▶ [PROMPT]:
Copy every line of the records below where the word "bends" occurs.

▶ [EXCERPTED DATA]:
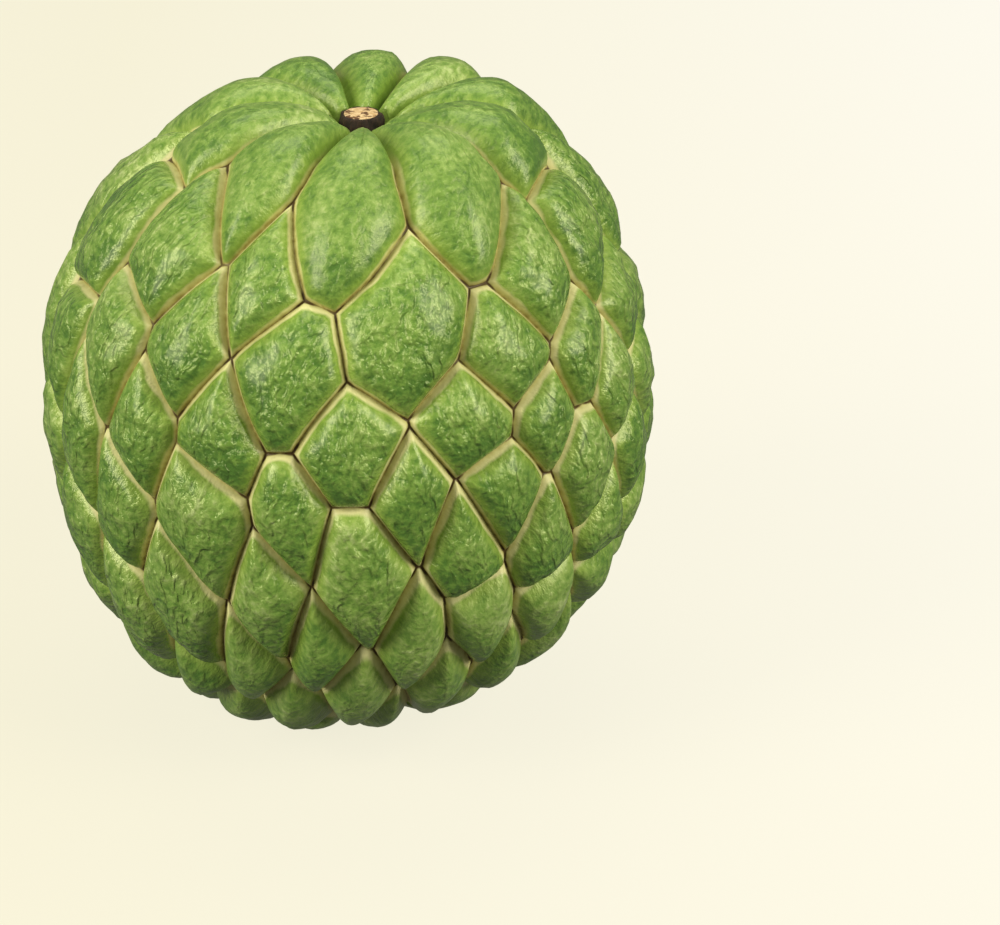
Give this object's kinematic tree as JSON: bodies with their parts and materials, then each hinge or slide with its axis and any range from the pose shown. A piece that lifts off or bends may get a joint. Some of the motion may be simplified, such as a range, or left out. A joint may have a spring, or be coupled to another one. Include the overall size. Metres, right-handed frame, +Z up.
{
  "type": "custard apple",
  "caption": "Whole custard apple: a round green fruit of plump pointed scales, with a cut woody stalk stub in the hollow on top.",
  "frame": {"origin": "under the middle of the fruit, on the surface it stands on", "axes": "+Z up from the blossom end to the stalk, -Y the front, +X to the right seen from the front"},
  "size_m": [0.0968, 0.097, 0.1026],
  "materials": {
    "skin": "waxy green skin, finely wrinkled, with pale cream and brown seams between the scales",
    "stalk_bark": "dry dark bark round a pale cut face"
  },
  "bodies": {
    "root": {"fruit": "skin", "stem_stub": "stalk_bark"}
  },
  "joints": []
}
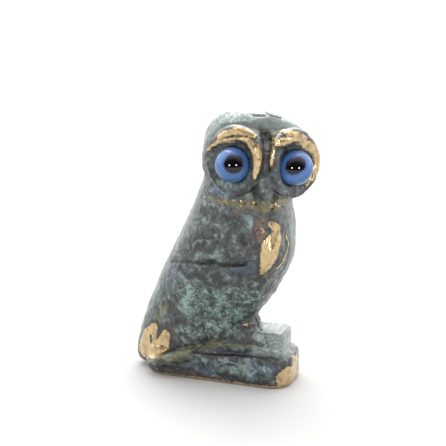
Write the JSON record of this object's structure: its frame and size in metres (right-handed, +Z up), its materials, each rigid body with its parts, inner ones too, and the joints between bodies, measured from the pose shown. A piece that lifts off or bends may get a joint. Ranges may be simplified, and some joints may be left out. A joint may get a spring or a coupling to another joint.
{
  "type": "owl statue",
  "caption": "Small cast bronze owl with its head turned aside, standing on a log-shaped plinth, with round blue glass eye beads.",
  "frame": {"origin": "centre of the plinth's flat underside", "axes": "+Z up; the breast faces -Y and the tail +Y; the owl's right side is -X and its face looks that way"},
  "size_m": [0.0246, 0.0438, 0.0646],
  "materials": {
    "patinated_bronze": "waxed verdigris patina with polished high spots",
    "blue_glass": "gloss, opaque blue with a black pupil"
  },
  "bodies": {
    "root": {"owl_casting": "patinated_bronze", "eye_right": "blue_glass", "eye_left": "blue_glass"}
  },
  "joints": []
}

---

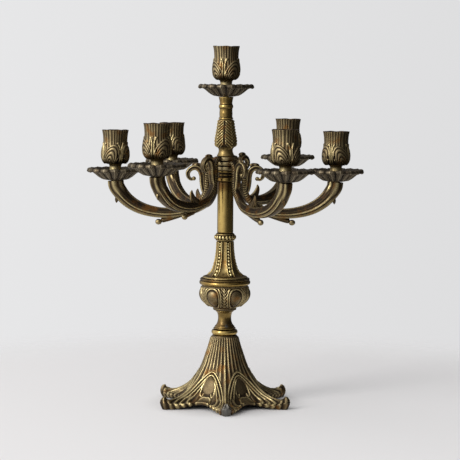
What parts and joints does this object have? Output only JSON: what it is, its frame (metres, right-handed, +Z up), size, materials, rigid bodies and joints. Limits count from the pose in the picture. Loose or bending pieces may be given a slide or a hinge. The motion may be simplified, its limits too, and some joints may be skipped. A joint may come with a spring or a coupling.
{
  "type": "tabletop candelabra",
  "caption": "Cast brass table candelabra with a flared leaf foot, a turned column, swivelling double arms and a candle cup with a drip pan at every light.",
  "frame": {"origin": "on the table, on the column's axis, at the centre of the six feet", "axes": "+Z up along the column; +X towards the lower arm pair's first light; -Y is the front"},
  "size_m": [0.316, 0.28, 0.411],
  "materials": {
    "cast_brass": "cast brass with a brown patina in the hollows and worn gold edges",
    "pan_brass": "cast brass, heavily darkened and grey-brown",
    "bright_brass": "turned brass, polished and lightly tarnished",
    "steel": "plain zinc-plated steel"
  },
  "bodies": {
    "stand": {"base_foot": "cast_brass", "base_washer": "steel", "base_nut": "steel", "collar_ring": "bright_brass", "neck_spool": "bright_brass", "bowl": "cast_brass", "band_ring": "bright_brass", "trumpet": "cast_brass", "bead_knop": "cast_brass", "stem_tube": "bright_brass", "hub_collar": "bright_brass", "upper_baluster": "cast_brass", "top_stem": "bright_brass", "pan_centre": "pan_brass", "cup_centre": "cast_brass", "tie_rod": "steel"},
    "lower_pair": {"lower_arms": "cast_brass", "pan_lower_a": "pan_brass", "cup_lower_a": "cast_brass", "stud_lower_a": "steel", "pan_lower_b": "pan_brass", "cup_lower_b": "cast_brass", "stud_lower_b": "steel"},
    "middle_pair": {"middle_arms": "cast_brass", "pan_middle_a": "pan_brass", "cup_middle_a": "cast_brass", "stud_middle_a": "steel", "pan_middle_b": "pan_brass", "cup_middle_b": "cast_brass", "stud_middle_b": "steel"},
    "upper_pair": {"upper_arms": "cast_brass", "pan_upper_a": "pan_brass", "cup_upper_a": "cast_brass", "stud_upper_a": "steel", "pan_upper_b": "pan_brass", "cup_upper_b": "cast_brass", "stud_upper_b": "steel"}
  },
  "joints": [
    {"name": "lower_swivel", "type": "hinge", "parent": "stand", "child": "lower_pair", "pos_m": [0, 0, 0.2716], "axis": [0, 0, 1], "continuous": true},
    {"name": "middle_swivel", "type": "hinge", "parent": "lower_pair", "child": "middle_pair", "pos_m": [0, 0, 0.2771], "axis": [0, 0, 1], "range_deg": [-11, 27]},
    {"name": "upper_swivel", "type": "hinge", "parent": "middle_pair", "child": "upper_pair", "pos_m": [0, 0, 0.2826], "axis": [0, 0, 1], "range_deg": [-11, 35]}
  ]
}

...

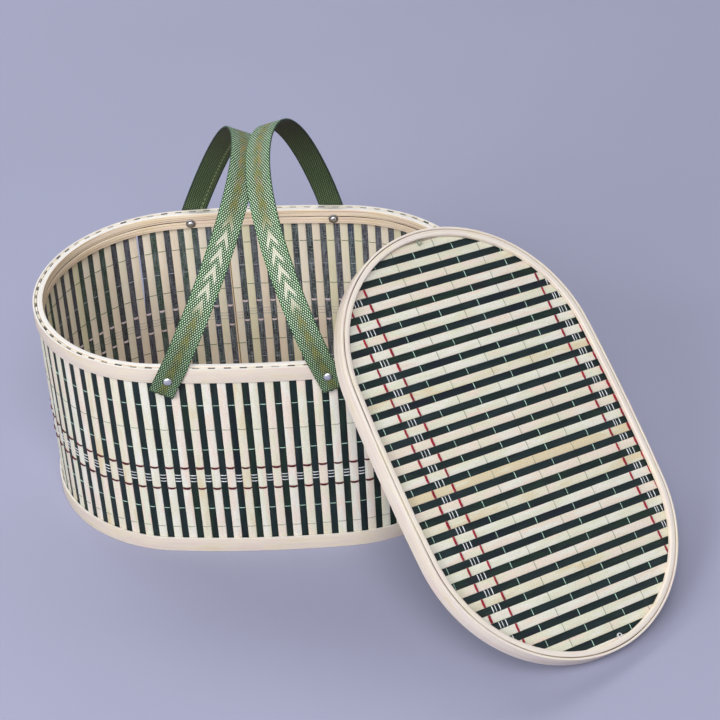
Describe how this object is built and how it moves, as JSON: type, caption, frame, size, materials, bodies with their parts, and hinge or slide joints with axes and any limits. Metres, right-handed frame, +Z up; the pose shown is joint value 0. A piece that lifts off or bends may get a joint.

▶ [EXPECTED ANSWER]:
Give this object's kinematic tree as JSON: bodies with their parts and materials, then each hinge or slide with its axis and any range from the pose shown. A piece that lifts off or bends may get a joint. Some of the motion may be simplified, such as a range, or left out. A joint may have a spring, or be coupled to another one. Include the overall size. Metres, right-handed frame, +Z up.
Write the JSON record of this object's structure: its frame and size in metres (right-handed, +Z up), its materials, each rigid body with its parts, inner ones too, and the joints between bodies, measured from the pose shown. A piece that lifts off or bends may get a joint. Ranges may be simplified, and some joints may be left out. A joint may get a spring or a coupling to another joint.
Describe how this object is built and how it moves, as JSON: type, caption, frame, size, materials, bodies with their parts, and hinge or slide joints with axes and any limits. Metres, right-handed frame, +Z up; the pose shown is joint value 0. A piece that lifts off or bends may get a joint.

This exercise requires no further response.